Sade, du château à la prison

Plus de quatre cents ans de titres de noblesse derrière lui, des prévôts, des députés, des militaires et des chanoines parmi ses ancêtres, Donatien Alphonse François de Sade appartient à une lignée qui compte des noms illustres. Nature et fortune se sont penchées sur son enfance et l’ont comblé de leurs dons, il le reconnaît. Mais, il l’avoue lui-même, son enfance dans un palais où de « dangereux principes qu’on laissait germer » en lui dévient son esprit le marque à jamais d’une double blessure de feu et de fer. Tout jeune il découvre la terre de Provence, à laquelle il ne cessera de s’attacher. Le Lubéron devient un ancrage au milieu de ses folies. Dans les nobles demeures où il séjourne, les femmes qui l’entourent sont séduites par son charme, dont il mesure vite le pouvoir. Univers de tentations extrêmes où se croisent châtelaines et prostituées. S’il découvre les premiers jeux de la débauche chez un oncle abbé, terrible initiation, il est loin de n’être qu’un homme de luxure qui fait de « l’alcôve le centre du monde ». Il se comporte aussi en soldat valeureux pendant la guerre de Sept Ans (1756-1763) et les six campagnes d’Allemagne au point d’être promu capitaine de cavalerie. Le sang parle en lui et l’agite. De même qu’il s’est battu avec l’épée contre l’ennemi, c’est avec la plume qu’il va défendre ses passions contre la morale du temps. Le même panache en somme, qui s’inverse.
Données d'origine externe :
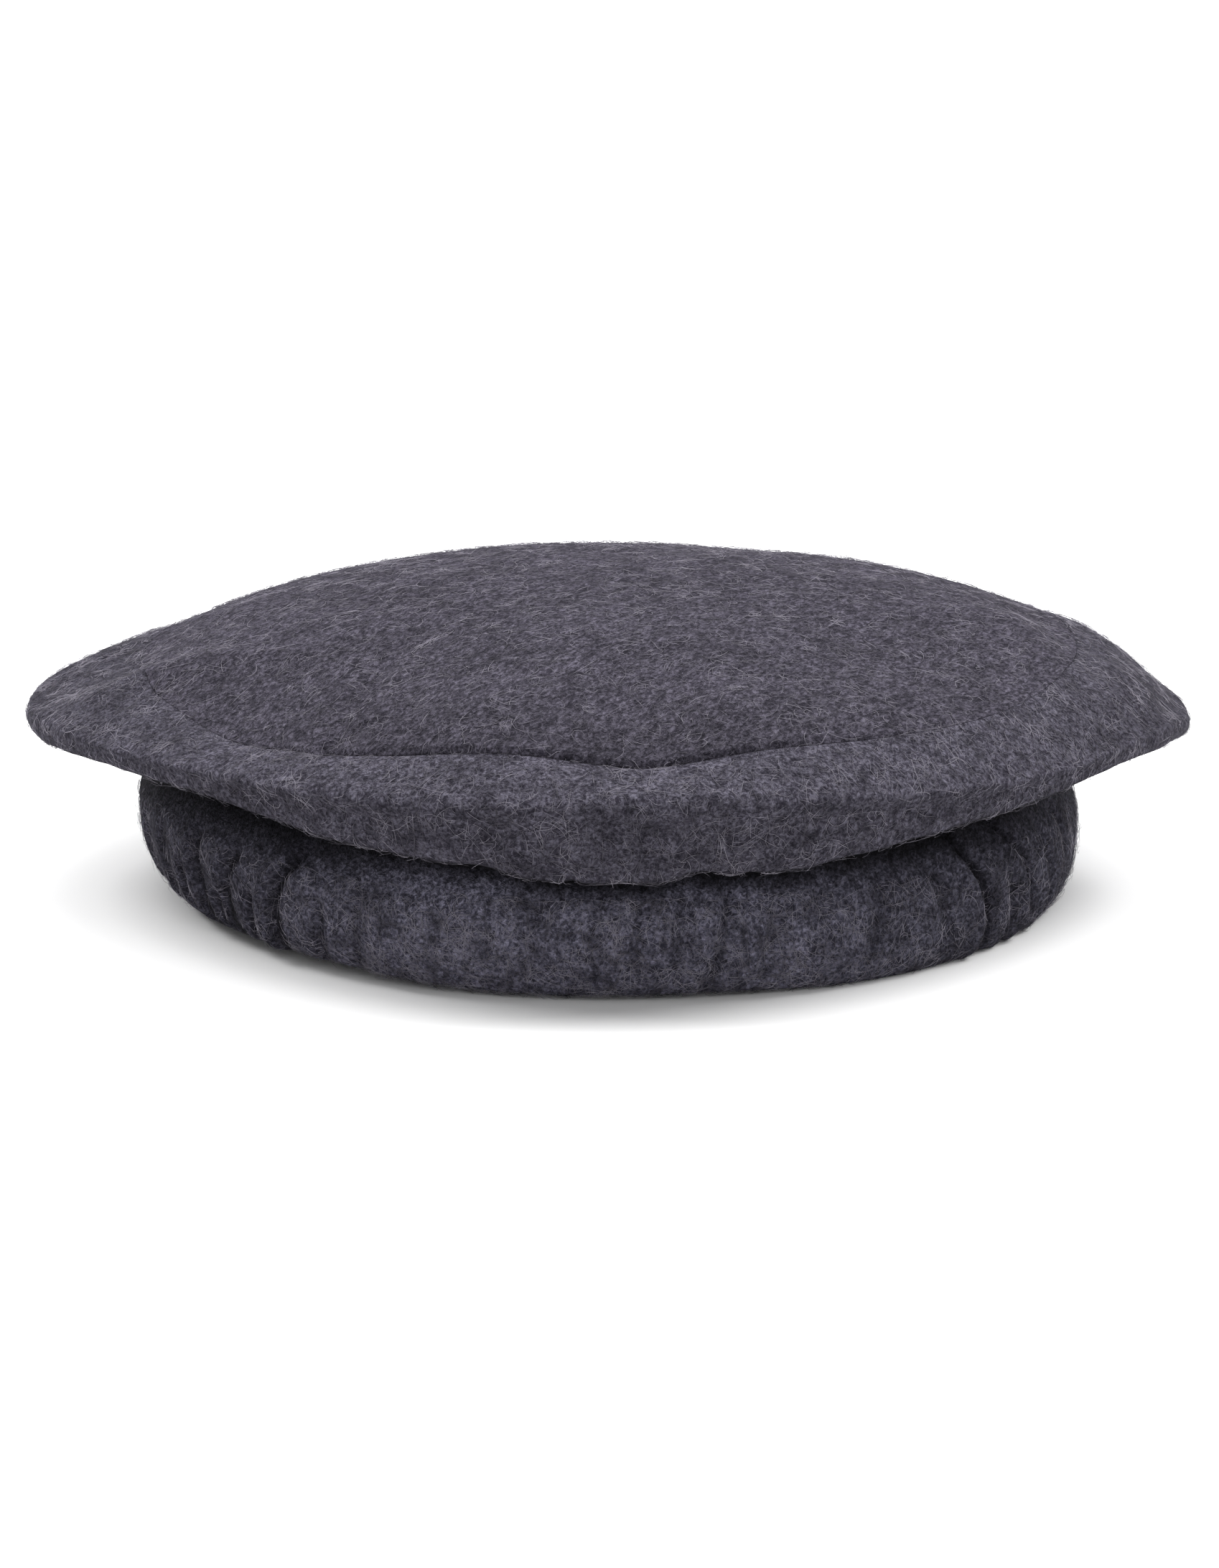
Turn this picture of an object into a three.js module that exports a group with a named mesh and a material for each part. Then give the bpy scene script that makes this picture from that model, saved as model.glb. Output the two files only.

Dénoncer l’hypocrisie n’absout pas la cruauté. Des résidences fastueuses - l’hôtel de Condé, le château de Saumane, le château de Lacoste - à la cellule n°6 dans le donjon de Vincennes et l’asile d’aliénés de Charenton, des comtesses aux pauvresses, de la plainte à la punition, de l’enfermement physique à l’internement psychique, cet ouvrage est d’abord le récit du parcours contradictoire du marquis. Pour le reste, on connaît quelle est sa descente dans les cercles de plus en plus oppresseurs du vice.

 

Plus que la reprise de ses fantasmes d’enfer et la relecture de ses écrits transgressifs qui ont été faites et refaites depuis une cinquantaine d’années, ces pages, entre lesquelles s’intercalent judicieusement des fac-similés de textes de la main de Sade, d’actes divers comme un « certificat de bonnes mœurs délivré par la ville de Clichy le 14 Thermidor de l’an VII » ou celui de son mariage, retracent l’itinéraire de Sade en donnant des jalons historiques et géographiques très éclairants, en mettant en rapports les lieux où il est passé et les liens qu’il a noués avec eux. On lit avec intérêt la partie consacrée au domaine de Lacoste, vieux fief du IXème siècle dressé sur un rocher escarpé, passé chez les Sade au début du XVIIIème, où Donatien fait construire un théâtre. Pillé, restauré, le château est aujourd’hui la propriété de Pierre Cardin.

 

Si ses relations personnelles lui valent d’échapper à la peine capitale, il ne pourra cependant pas éviter les plus dures privations de liberté, notamment à Vincennes, dans un cachot « infesté de rats et de vermine ». Prévention méprisable envers celui qui se dépeint comme « le plus honnête, le plus franc et le plus délicat des hommes » ? Action de justice prise à l’encontre de l’autre lui-même qui, lucidement, se dit « impérieux, colère, emporté…d’un dérèglement d’imagination sur les mœurs qui, de la vie, n’a eu son pareil » ? Paradoxe impossible à résoudre. Sade, seul acteur et unique ordonnateur de son existence, première proie de ses dérèglements, bravant les interdits pour en créer d’autres, continue à déranger et à séduire. Pour résumer le portrait qu’il signe, il ajoute : «…tuez-moi ou prenez-moi comme cela, car je ne changerai pas ».

 

Débats, prises de positions pour ou contre, apologie et condamnation, blâme et plaidoyer, justification forcée ou préjugés faits d’ignorance, arguments fondés et thèses hâtives, tout et son contraire est avancé au sujet de Sade. Jean-Pascal Hesse sans en méconnaître les plus sombres ombres, dégage en particulier l’apport littéraire de ses écrits. Une pièce de plus est versée à ce dossier qui n’est pas prêt d’être fermé.

 

Dominique Vergnon

 

Jean-Pascal Hesse, L’Amant des Lumières, Assouline, 192 pages, 23x30 cm, 150 photographies, relié, mai 2014, 65 euros.